For me, as someone who has worked in Japanese schools, one of the most interesting aspects of the film was the treatment of crying. The movie starts with the school’s final club performances and a loss in the school competition that doesn’t seem to surprise anyone. Nevertheless, Mizoguchi-sensei, the group’s hapless coach, tries to work up the emotion to force himself to cry in his end-of-year message to the girls. The girls themselves don’t shed even a single tear.

Japanese students cry often. Most noticeably at their graduations, which are broadcast on the local news, and the tears are mostly those of joy, of appreciation, and maybe a few of a sadness for the upcoming departure, but they are not negative by any means. Viewers should watch to see if and when tears pop up again in the movie.
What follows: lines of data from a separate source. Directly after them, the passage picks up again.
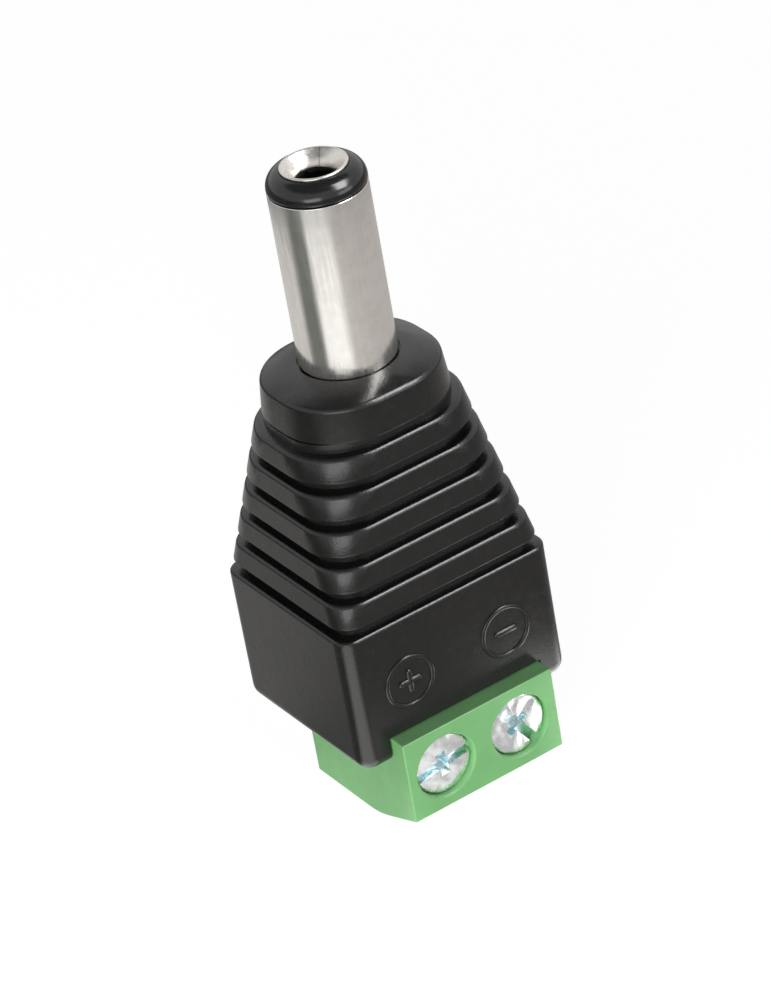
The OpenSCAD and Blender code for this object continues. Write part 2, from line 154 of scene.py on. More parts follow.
class PLUG_PG_barrel(bpy.types.PropertyGroup):
    """Sizes of the metal plug"""

    radius: mm("Radius", "Outside radius of the sleeve", 2.75)
    root_radius: mm("Root radius", "Radius of the sleeve inside the nose", 2.55)
    bore: mm("Sleeve bore", "Inside radius of the sleeve", 2.35)
    bare: mm("Bare length", "Length of bare sleeve above the nose", 10.45)
    tip_height: mm("Tip height", "Height of the black tip", 1.32)
    tip_round: mm("Tip round", "Round of the tip's shoulder", 0.95)
    pin_bore: mm("Pin bore", "Radius of the bore for the centre pin", 1.05)
    tube_wall: mm("Tube wall", "Wall of the centre contact's tube", 0.28)
    tube_floor: mm("Tube floor", "Floor of the pin bore", 0.8)
    mouth_radius: mm("Mouth radius", "Outside radius of the flared mouth", 1.88)
    mouth_height: mm("Mouth height", "Height of the flare", 0.85)
    mouth_curve: number("Mouth curve", "Curve of the flare: 1 is a plain cone", 1.5)
    lip: mm("Lip", "Thickness of its lip", 0.14)
    seam: mm("Seam", "Width of the seam", 0.03)
    seam_turn: angle("Seam turn", "Turn of the seam from the back", 45)
    seat_depth: mm("Seat depth", "Depth of its seat below the nose top", 4.3)
    flange: mm("Flange", "Thickness of the flange", 1.0)
    tail: mm("Tail", "Length of sleeve below the flange", 1.2)
    spigot: mm("Spigot", "Depth of the rear insulator in the sleeve", 1.3)
    collar: mm("Collar", "Length of the rear insulator's collar", 0.8)
    tab: mm("Tab", "Thickness of the solder tabs", 0.4)
    plug_bore: mm("Plug bore", "Bore for the flange", 3.6)
    rivet_radius: mm("Tail radius", "Radius of the centre contact's tail", 0.75)
    rivet_height: mm("Rivet height", "Height of the riveted head", 0.35)
    gap: mm("Gap", "Gap round pushed-in pieces", 0.03)


class PLUG_PG_terminal(bpy.types.PropertyGroup):
    """Sizes of the terminal block and its clamps"""

    pitch: mm("Pole pitch", "Distance between the two terminals", 5.08)
    proud: mm("Front step", "How far the front stands proud", 1.09)
    depth: mm("Depth", "Depth of the block", 10.17)
    height: mm("Height", "Height of the block", 7.6)
    shoulder_z: mm("Shoulder height", "Height of the front shoulder", 6.55)
    chin: mm("Chin", "Height of the lower front edge", 1.39)
    base: mm("Base depth", "Depth of the flat wire-entry face", 6.18)
    chin_round: mm("Chin round", "Round where the chin meets the base", 6.0)
    edge: mm("Edge", "Round on the block's edges", 0.09)
    screw_z: mm("Screw height", "Height of the screws", 3.95)
    hole_radius: mm("Hole radius", "Radius of the screw holes", 1.9)
    hole_edge: mm("Hole edge", "Round of the screw holes' mouths", 0.14)
    entry_radius: mm("Entry radius", "Radius of the wire entries", 1.4)
    entry_flare: mm("Entry flare", "How much wider their mouths are", 0.4)
    entry_y: mm("Entry place", "Their place along the depth", 0.525)
    floor: mm("Floor", "Thickness of the block's floor", 1.6)
    bay_width: mm("Bay width", "Width of each cage's bay", 3.9)
    bay_top: mm("Bay top", "Height of the top of the bays", 6.98)
    recess: mm("Head recess", "Depth of the head below the front", 0.34)
    head: mm("Head height", "Height of the screw's head", 1.7)
    head_edge: mm("Head edge", "Round along the rim of its face", 0.16)
    seat: mm("Seat", "Wall that the head turns on", 0.75)
    thread: mm("Thread radius", "Radius of the screw's thread", 1.25)
    run_gap: mm("Running gap", "Radial clearance of the screws", 0.05)
    screw_end: mm("Screw end", "Its place along the depth", -1.05)
    screw_point: mm("Screw point", "Taper at the screw's end", 0.25)
    slot_width: mm("Slot width", "Width of the long slot", 0.56)
    slot_depth: mm("Slot depth", "Depth of the long slot", 0.55)
    cross_width: mm("Cross width", "Width of the cross recess", 0.74)
    cross_span: mm("Cross span", "Span of the cross recess", 2.0)
    cross_depth: mm("Cross depth", "Depth of the cross recess", 0.9)
    turn_positive: angle("Positive turn", "Turn of the positive screw's slot", 8)
    turn_negative: angle("Negative turn", "Turn of the negative screw's slot", 124)


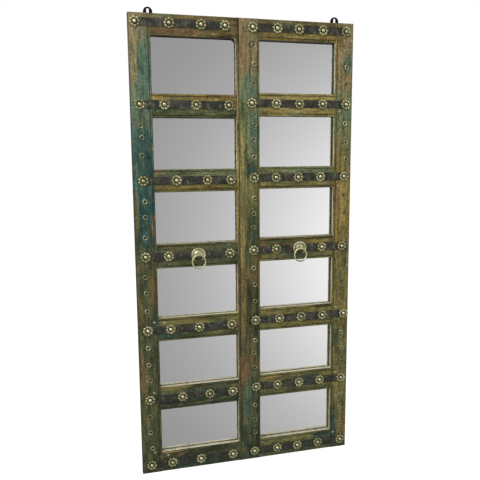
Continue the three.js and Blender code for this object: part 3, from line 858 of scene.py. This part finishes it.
# ---- Ring pulls: a pressed brass rose with a rounded rim and a domed middle on the fourth strap of
# each leaf, a staple of wire through it, and a plain ring that hangs in the staple.

rose = {"radius": 0.0295, "rim": 0.008, "rim_height": 0.003, "hollow": 0.0014}
rose_dome = {"radius": 0.0185, "height": 0.007}
# Painted shade on the rose, under the hanging ring and about the staple: each spot across and up from
# the rose's middle, and how far it reaches.
rose_painted_shade = [((0.001, -0.016), 0.023), ((0, 0), 0.009)]
ring_wire = 0.0033
ring_wear = 0.004
staple_flatten = 1.6
pull_brass = old_brass("pull_brass", floor=0.0026, top=0.0044, polish=0.0060, seed=5, turned=2)


def rose_outline():
    """The rose from its back edge over the rim and the dome to the middle, as (reach, rise)."""
    outline = [(rose["radius"], 0.0)]
    for i in range(7):
        angle = math.pi * i / 6
        reach = rose["radius"] - rose["rim"] * (1 - math.cos(angle)) / 2
        rise = rose["hollow"] + (rose["rim_height"] - rose["hollow"]) * math.sin(angle)
        outline.append((reach, rise))
    for i in range(9):
        angle = math.pi / 2 * i / 8
        rise = rose["hollow"] + (rose_dome["height"] - rose["hollow"]) * math.sin(angle)
        outline.append((rose_dome["radius"] * math.cos(angle), rise))
    return outline


for leaf in ("left", "right"):
    name = f"{leaf}_pull_rose"
    low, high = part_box(name)
    centre = (low + high) / 2
    work = bmesh.new()
    verts = [work.verts.new((reach, -rise, 0)) for reach, rise in rose_outline()]
    for first, second in zip(verts, verts[1:]):
        work.edges.new((first, second))
    turn_on_lathe(work, steps=48)
    bmesh.ops.translate(work, vec=(centre.x, high.y, centre.z), verts=work.verts)
    top = high.y - rose_dome["height"]
    # Painted shade under the ring and about the staple.
    painted_shade = [((centre.x + across, top, centre.z + up), reach) for (across, up), reach in rose_painted_shade]
    rose_brass = old_brass(
        f"{name}_brass", floor=0.0028, top=0.0044, polish=0.0052, seed=6, painted_shade=painted_shade,
    )
    place_piece(work, f"{name}_brass", rose_brass, "panel", [name], smooth=50)

    name = f"{leaf}_pull_staple"
    work = copy_of(name)
    about = Matrix.Translation((-centre.x, 0, 0))
    bmesh.ops.scale(work, vec=(staple_flatten, 1, 1), space=about, verts=work.verts)
    place_piece(work, f"{name}_brass", pull_brass, "panel", [name], smooth=60)

    name = f"{leaf}_pull_ring"
    low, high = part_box(name)
    work = wire_ring((high.x - low.x) / 2 - ring_wire, ring_wire, sides=14, steps=56)
    for vert in work.verts:
        vert.co *= 1 - ring_wear * max(noise.noise(vert.co * 90), 0)
    bmesh.ops.translate(work, vec=(low + high) / 2, verts=work.verts)
    place_piece(work, f"{name}_brass", pull_brass, f"{leaf}_ring", [name], smooth=60)

# ---- Hanging lugs: two black japanned iron plates with a keyhole, screwed to the back of the frame
# by two steel screws each.

lug_rounding = 0.0004

black_iron, spot = start_material("black_iron")
brushed = spot.noise(160, 4, 0.6)
colour = brushed.band(0.6, 0.75).mix(tone(14, 14, 15), tone(48, 44, 40))
end_material(spot, {
    "Base Color": colour, "Roughness": 0.55 + brushed * 0.2, "Specular IOR Level": 0.15,
    "Normal": brushed.bumps(0.0004, 0.5),
})
for leaf in ("left", "right"):
    name = f"{leaf}_hanging_lug"
    work = copy_of(name)
    corners = [edge for edge in work.edges if edge.calc_face_angle(0) > math.radians(60)]
    ease(work, corners, lug_rounding)
    place_piece(work, f"{name}_iron", black_iron, "panel", [name])
    for place in ("upper", "lower"):
        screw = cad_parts[f"{leaf}_lug_screw_{place}"]
        screw.data.materials.clear()
        screw.data.materials.append(screw_steel)

# ---- Studio: a pale floor below the hanging mirror, soft light from the upper left, and a camera at
# the photograph's place. The glass shows a grey room of its own in place of the backdrop and floor:
# a broad bright card to the right of the camera, a window high on the left, and a pale ceiling.

floor_drop = 0.25
floor_half_size = 6
floor_glow = 0.62
backdrop_light = 0.62

floor_white, spot = start_material("floor_white")
camera_ray = spot.make("LightPath", out="Is Camera Ray")
glossy_ray = spot.make("LightPath", out="Is Glossy Ray")
plain = spot.make("BsdfDiffuse", {}, {"Color": (0.8, 0.8, 0.8, 1)})
glow = spot.make("Emission", {}, {"Color": (1, 1, 1, 1), "Strength": floor_glow})
lifted = spot.make("AddShader", {}, {0: plain, 1: glow})
seen = spot.make("MixShader", {}, {0: camera_ray, 1: plain, 2: lifted})
clear = spot.make("BsdfTransparent")
seen = spot.make("MixShader", {}, {0: glossy_ray, 1: seen, 2: clear})
spot.make("OutputMaterial", {}, {"Surface": seen})
work = bmesh.new()
bmesh.ops.create_grid(work, x_segments=1, y_segments=1, size=floor_half_size)
bmesh.ops.translate(work, vec=(0, 0, cad_box[0].z - floor_drop), verts=work.verts)
floor = bpy.data.objects.new("floor", mesh_of(work, "floor"))
floor.data.materials.append(floor_white)
bpy.context.scene.collection.objects.link(floor)

world = bpy.data.worlds.new("studio")
bpy.context.scene.world = world
world.use_nodes = True
world.node_tree.nodes.clear()
look = Shade(world.node_tree, None).make("TexCoord", out="Generated")
x, y, z = look.parts()
bearing = x.maths("ARCTAN2", y * -1) * math.degrees(1)
rise = z.maths("ARCSINE") * math.degrees(1)


def glow_about(middle_bearing, middle_rise, width, height):
    """1 in one direction of the room, fading to 0 about it. The direction is in degrees to the right
    of straight out from the glass and up, and width and height are in squares of a degree."""
    across, up = bearing - middle_bearing, rise - middle_rise
    fade = across * across / width + up * up / height
    return (fade * -1).maths("EXPONENT")


card = glow_about(35, -9.5, 430, 335) * bearing.band(62, 34) * 0.96
window = glow_about(-46, 40, 620, 420) * 4.2
ceiling = rise.band(14, 50) * 0.3
walls = rise.band(-58, -30) * bearing.band(120, 40) * 0.24 + 0.06
room = card + window + ceiling + walls
camera_ray = look.make("LightPath", out="Is Camera Ray")
glossy_ray = look.make("LightPath", out="Is Glossy Ray")
backdrop = camera_ray * (1 - backdrop_light) + backdrop_light
strength = backdrop * (1 - glossy_ray) + room * glossy_ray
background = look.make("Background", {}, {"Color": (1, 1, 1, 1), "Strength": strength})
look.make("OutputWorld", {}, {"Surface": background})

softbox_place = Vector((-1.8, -2.5, 1.8))
softbox = bpy.data.lights.new("softbox", "AREA")
softbox.shape = "SQUARE"
softbox.size = 2.6
softbox.energy = 66
softbox_object = bpy.data.objects.new("softbox", softbox)
softbox_object.location = softbox_place
softbox_object.rotation_euler = (-softbox_place).to_track_quat("-Z", "Y").to_euler()
softbox_object.visible_glossy = False
bpy.context.scene.collection.objects.link(softbox_object)

camera_place = Vector((-0.60775, -2.2578, 0.38738))
yaw, pitch, roll = (math.radians(angle) for angle in (14.526, -8.416, -0.441))
forward = Vector((math.sin(yaw) * math.cos(pitch), math.cos(yaw) * math.cos(pitch), math.sin(pitch)))
level = Vector((math.cos(yaw), -math.sin(yaw), 0))
upright = level.cross(forward)
right = level * math.cos(roll) + upright * math.sin(roll)
above = upright * math.cos(roll) - level * math.sin(roll)
camera = bpy.data.cameras.new("camera")
camera.sensor_width = 36
camera.lens = 42.7
camera_object = bpy.data.objects.new("camera", camera)
camera_object.matrix_world = Matrix((
    (right.x, above.x, -forward.x, camera_place.x),
    (right.y, above.y, -forward.y, camera_place.y),
    (right.z, above.z, -forward.z, camera_place.z),
    (0, 0, 0, 1),
))
bpy.context.scene.collection.objects.link(camera_object)
bpy.context.scene.camera = camera_object
bpy.context.scene.view_settings.view_transform = "Standard"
The girls do find inspiration and sincerity in Yohioka-sensei, a new teacher who used to be a stage actor, who is inspired by the girls in turn.

“When The Curtain Rises” also does a great job of introducing Japanese spaces. Fujigaoka is a somewhat idyllic town at the foot of Mt. Fuji, and we see the town’s library, the school’s teacher’s lounge, the bus the kids ride into Tokyo on their summer trip, in addition to all the spaces in the school itself.

At 119 minutes, the movie feels like it would benefit from a trim, but some of the extra time is filled with clips from Japanese acting troupes, which seem to be real and inspired.

One other noticeable touch by either director Katsuyuki Motohiro, the screenwriter, or Hirata himself is the presence of only two male roles in the film: the women of the film are allowed to shine on their own. Mizoguchi-sensei adds slapstick comedy, and Takita-sensei, the Japanese teacher, adds serious artistic consideration with his solemn intonement of literary texts.

All in all, the movie in a sweet film and worth seeking out if you’re a fan of idol groups and Japanese pop music, interested in Japanese school culture, or interested in theater acting.